Originally, the film was titled Avengers: Infinity Gauntlet, which would have spoiled that the Infinity Stones and the Gauntlet were still in play after the Snap, even if it was the Stark Gauntlet rather than Thanos’s gauntlet that featured more heavily in the second part. Actress Zoe Saldana originally said that this was the title, but Marvel later debunked it and, ultimately, went with Avengers: Endgame for the final product.

I can somewhat understand why they opted to skip Infinity Gauntlet as the title. It’s not quite on the same level as Infinity War in terms of epic scale, and it just doesn’t have quite the same ring to it as other Marvel titles. Similarly, given the insistence that Infinity War and Endgame were two separate movies rather than two halves of the same story, the films being Part One and Part Two would’ve just fed into the idea that it was just a giant film split in half.

Endgame is suitably vague, with no plot points to be gleaned from it. Sure, it left the door open to speculation based on previous uses of the term endgame in other Marvel films, but it didn’t really hint at the Gauntlet coming into play. Though let’s be honest, I’m sure 90% of audiences knew the Stones and Gauntlet weren’t goners fairly early on—how else were they going to bring everyone back after all?

This also comes down to the fact that Marvel wanted to keep every plot detail under lock and key before Endgame‘s premiere. Infinity Gauntlet doesn’t seem like an egregious spoiler, but Marvel probably wanted to make sure no one could easily guess the plot of the film, even if speculation did guess that a new Gauntlet would be made.

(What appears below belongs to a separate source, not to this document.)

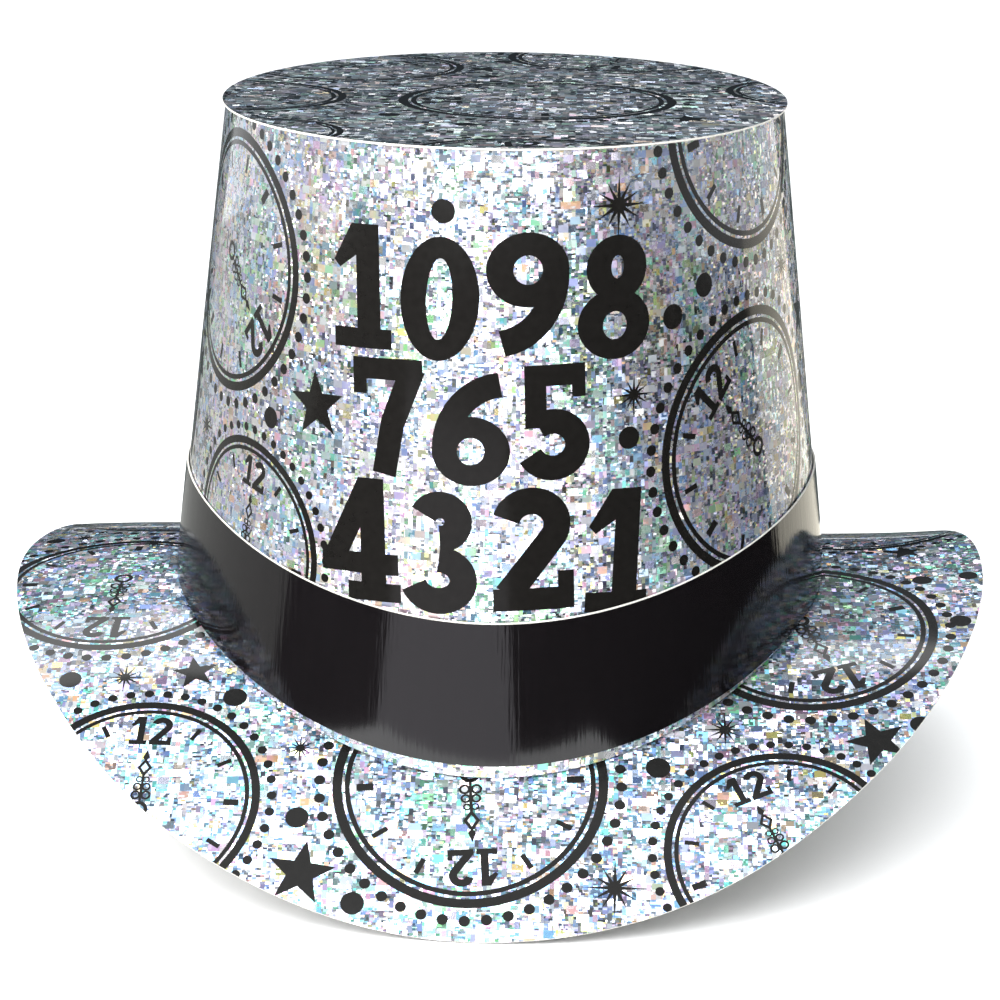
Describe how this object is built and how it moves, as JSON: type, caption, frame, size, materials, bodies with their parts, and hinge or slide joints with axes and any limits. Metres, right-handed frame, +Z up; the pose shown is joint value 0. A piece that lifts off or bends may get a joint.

Ultimately, Infinity Gauntlet is not a suitably epic name for the final film in the Infinity Saga. Endgame signifies closure and is suitably ominous and badass. It’s been a running line through other films—Tony says that the alien threat is the “endgame” in Age of Ultron, and Strange famously said they’re in the endgame after giving up the Time Stone—and it fits. Plus, no Marvel executive could possibly lose sleep over that spoiling anything, which you know was their biggest fear with the film.

Do you have a favorite Marvel title? Would you have preferred Infinity Gauntlet to Endgame?

(via Syfy Wire, image: Marvel)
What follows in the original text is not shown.